また、課題の前置きとして、「人口減少と超高齢化が同時に進行している過疎地域では、人口に対するインフラストックのギャップ、インフラの維持管理・更新を行う技術者不足、財源の縮小といった状況が考えられる。それを考慮したうえで、以下の課題を挙げる。」と書き加えれば、採点者も同じ前提に立ってもらいやすかったのではと、反省です。

また、技術士に求められる「マネジメント能力」のなかには、「人員・設備・金銭・情報等の資源を配分すること。」と明記されています。(1)の設問のように、「多面的」と問われた場合、「ヒト、モノ、カネ、情報」という観点から課題設定すると、良さそうな気がします。

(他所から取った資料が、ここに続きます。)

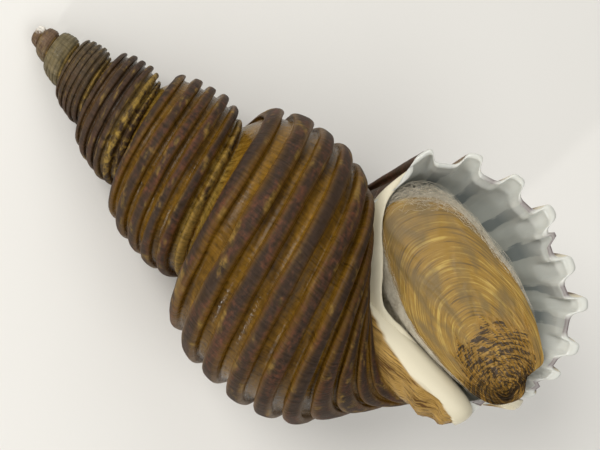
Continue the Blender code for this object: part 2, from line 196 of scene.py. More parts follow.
def turned(turns, flat):
    # a section's point in space: earlier turns go down behind the aperture, and the spire is a little bent
    angle = 2 * np.pi * (-turns - growth["lipAdvance"] * spread(turns))
    low, high = growth["bendSpan"]
    bend = growth["bend"] * np.sin(np.pi * np.clip((flat[..., 0] - low) / (high - low), 0, 1)) ** 2
    return np.stack([flat[..., 0], flat[..., 1] * np.cos(angle) - bend, -flat[..., 1] * np.sin(angle)], -1)


lay = (Matrix.Rotation(math.radians(growth["pitch"]), 3, "Y")
       @ Matrix.Rotation(math.radians(growth["roll"]), 3, "X"))


def toFrame(points, floor=0.0):
    # rolls and pitches the shell to where it lies, with its lowest spots worn flat, and turns mm to metres
    laid = np.asarray(points, float) @ np.array(lay).T + growth["place"]
    if floor is not None:
        laid[..., 2] = np.maximum(laid[..., 2], floor)
    return laid * 0.001


def fromFrame(points):
    # the way back: metres in the frame to the shell's own millimetres
    return (np.asarray(points, float) * 1000 - growth["place"]) @ np.array(lay)


def gridQuads(index, closed=False):
    # quads between neighbouring rows and columns of point numbers, facing along (down the rows) x (across)
    if closed:
        index = np.hstack([index, index[:, :1]])
    return np.stack([index[:-1, :-1], index[1:, :-1], index[1:, 1:], index[:-1, 1:]], -1).reshape(-1, 4)


def numbered(points):
    # the points' numbers, in the rows and columns of their grid
    return np.arange(points.size // 3).reshape(points.shape[:-1])


def addObject(name, data):
    thing = bpy.data.objects.new(name, data)
    bpy.context.scene.collection.objects.link(thing)
    return thing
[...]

①技術者の技術力向上による、生産性増大(人材面=ヒト)
②自動点検ロボットや状態監視センサーなどの新技術開発(ハード面=モノ)
③選択と集中によるストック効果の増大(コスト面=カネ)
④ビッグデータやスーパーコンピューター活用によるシュミレーション(情報)

というかたちで、問題で問われているところに前置きをつくることで、より課題設定しやすくなったのではと感じます。

(2)の試験本番のメモ

試験中メモによると、「技術者不足」という課題が最も重要と考えていたようです。そのうえで、次の課題が挙げられていました。

①技新技術活用
②ストック効果の増大
③間(官)民連携

試験本番を思い出すと、なぜ「技術者不足」が最も重要な課題であるか、その理由を書かなかったと記憶しています。採点者の立場からすると、選択した理由を書くべきだったと反省です。

(2)の反省点

(1)の課題、それぞれについて解決策を考えていきます。
【課題①】
技術者の技術力向上による、生産性増大
【①の解決策】
①-1.入職者への技術教育・研修拡充(制度面)
①-2.動画や可視化データ等による熟練技術者の技術伝承(情報)
①-3.技術力向上に伴う賃金上昇、研修の無償化(コスト面)

【課題②】
自動点検ロボットや状態監視センサーなどの新技術開発
【②の解決策】
②-1.ドローンを活用した画像による点検技術開発(技術面)
②-2.ビッグデータやAI活用による情報化施工(情報)
②-3.新技術仕様および開発費用の補助(コスト面)

【課題③】
選択と集中によるストック効果の増大
【③の解決策】
③-1.自治体と民間企業、および大学と連携した人材活用(人材面)
③-2.高耐久性を実現する工法開発(技術面)
③-3.必要性に応じた無更新、減築の実施(コスト面)

【課題④】
ビッグデータやスーパーコンピューター活用によるシュミレーション
【③の解決策】
④-1.IT人材の活用(人材面)
④-2.インフラの維持管理・更新に関するAI開発(技術面)
④-3.自治体同士および産官学のデータ共有(情報)

個々の対応策も、課題に対して、どのような理由で解決策を選定したかの前置きを書かないと、採点者にとって読みにくい文章となってしまうと思います。

(3)の試験本番のメモ

(2)で示した解決策に共通して新たに生じうるリスクと対策は、次のようなメモが残っていました。

リスク:新たな技術の実証が必要

①技術提案促進型
②技術の伝承
③計画的メンテナンスサイクル

ここは、かなり主観的ですが、そこまで大きな問題は無さそうなメモです。実際に試験の時に何を書いたかは、すっかり忘れていますが・・・。

(3)の反省点

共通して新たに生じうるリスクなので、どんな場面でも使えそうなリスクを考えておきます。

課題①~③のいずれにも共通しそうな「リスク(=生じる可能性のあるマイナス面)」

リスク-1) 建設業界以外でも人材確保が課題であるなかでの、建設業界の技術者不足
対応策-1) 他業界と比較し、賃金・労働環境面で劣らないようにする

リスク-2) 新たな取組により生ずる新たな課題の解決
対応策-2) インフラの維持管理・更新は、その都度終わりではなく、継続した観察が必要

以上、筆者の技術士2次試験のメモ書きから、反省をした点についてまとめました。学習記録としてまとめます。